From Helena Norberg-Hodge, founder of Local Futures

“I came across Small is Beautiful in Ladakh, and I sometimes wonder whether I, as a young woman, would have had the courage to write to the Indian government arguing that there was another way forward.

So I was deeply inspired and strengthened by Schumacher’s words, but sadly, never had the chance to meet him. However, over the years I met almost all his family members, and had contact with all the Schumacher centres in Germany, the UK, and of course you in the United States I visited Susan and Bob in the early 80s.”

From Donnie Maclurcan, Executive Director of the Post Growth Institute

“In the earliest years of the Post Growth Institute’s founding we ran an internal poll with our 10 volunteers: ‘what book influenced you most when it comes to the need for an economy that operates within ecological limits?’ At the time, our group was based across five countries. No one of us was working in the same professional or academic field. We had arrived at a shared moment from seemingly quite different paths…
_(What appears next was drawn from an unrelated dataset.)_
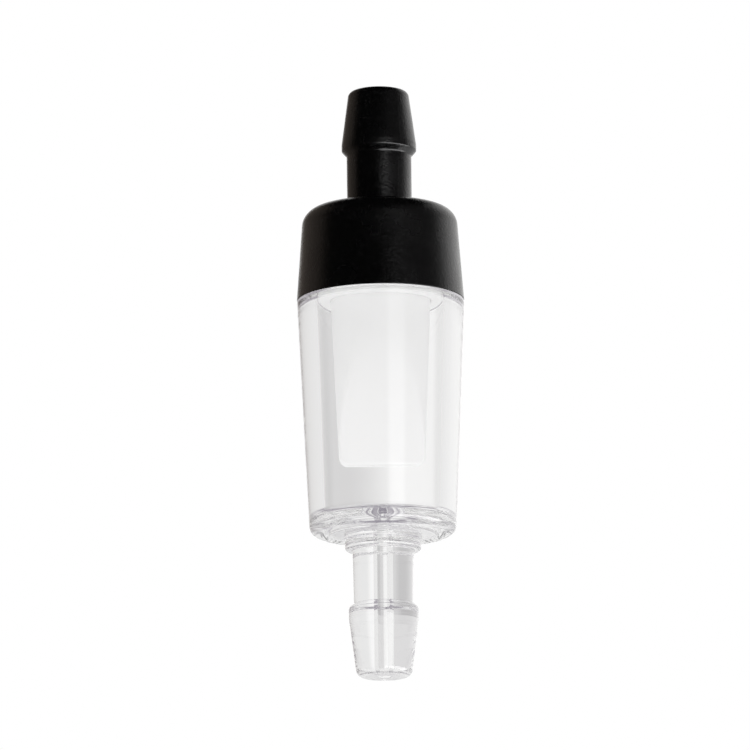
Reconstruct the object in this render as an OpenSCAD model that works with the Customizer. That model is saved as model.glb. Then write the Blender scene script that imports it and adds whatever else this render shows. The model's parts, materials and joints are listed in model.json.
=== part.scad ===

To my surprise, all ten of us cited the same book: Small is Beautiful. I can’t say I know what inspired each of us by that book. Perhaps it was the quotes that age so well and could provide adequate soundbites for almost any modern day interview on a related topic. Perhaps it was audacious chapter titles like ‘Buddhist economics’. Perhaps it was the clarity and resonance it offered someone like myself, working in the field of post-development at the time. Or perhaps, and this I suspect most, we collectively appreciated how Schumacher effortlessly shaped any life-affirming consideration of economics as a spiritual exercise; the legitimacy this has afforded many of us who have reached for a deeper meaning in what we do, as we ride in his wake.”

From Richard Norgaard, Professor at the University of California, Berkeley

“There were so many inspiring books in those few years [1970s] —  Georgescu-Roegen, Herman Daly, Meadows and Meadows, Commoner — but Small is Beautiful had a special way of enthralling students in the classroom, faculty too.”

From Ruth Potts, Director of Regenerative Economics, Schumacher College

“What strikes you when you reread  Small is Beautiful today is the dense and vibrant mix of philosophy, of environmentalism, and of economics, and also its bold idealism. Schumacher is not somebody whose thinking is bounded by what already exists. He asks more— what should we be aiming for? It’s a book of bold, imaginative speculation, and we need much more of that kind of thing to meet the challenges of the times we’re living through today. 50 years on, what we know is that Schumacher was right.”

From Steve Toben, former Director of the Flora Family Foundation

“I have my own Small is Beautiful story. I took a Development Economics course at the University of North Carolina in the spring of 1977, and our professor, Eugene Fields, assigned the book to the class. I was profoundly affected by it. During one lecture based on the book, Dr. Fields actually broke down and wept, something I had never seen from an economist, before or since.”

From Stewart Wallis, Chair of the Wellbeing Economics Alliance (WEAll)

“I bought my copy of Small is Beautiful 49 years ago, so one year after it was published, and…it’s stayed with me and, really, accompanied me all my life. And it’s changed my life…

I feel more optimistic today than at any time in the last 50 years that Schumacher’s ideas are actually going to be implemented at scale. There’s a growing consensus of what the economy should deliver and to whom… We can see that in many parts of the world change is happening, people are prepared to collaborate in a different way, and its clearer what’s needed.”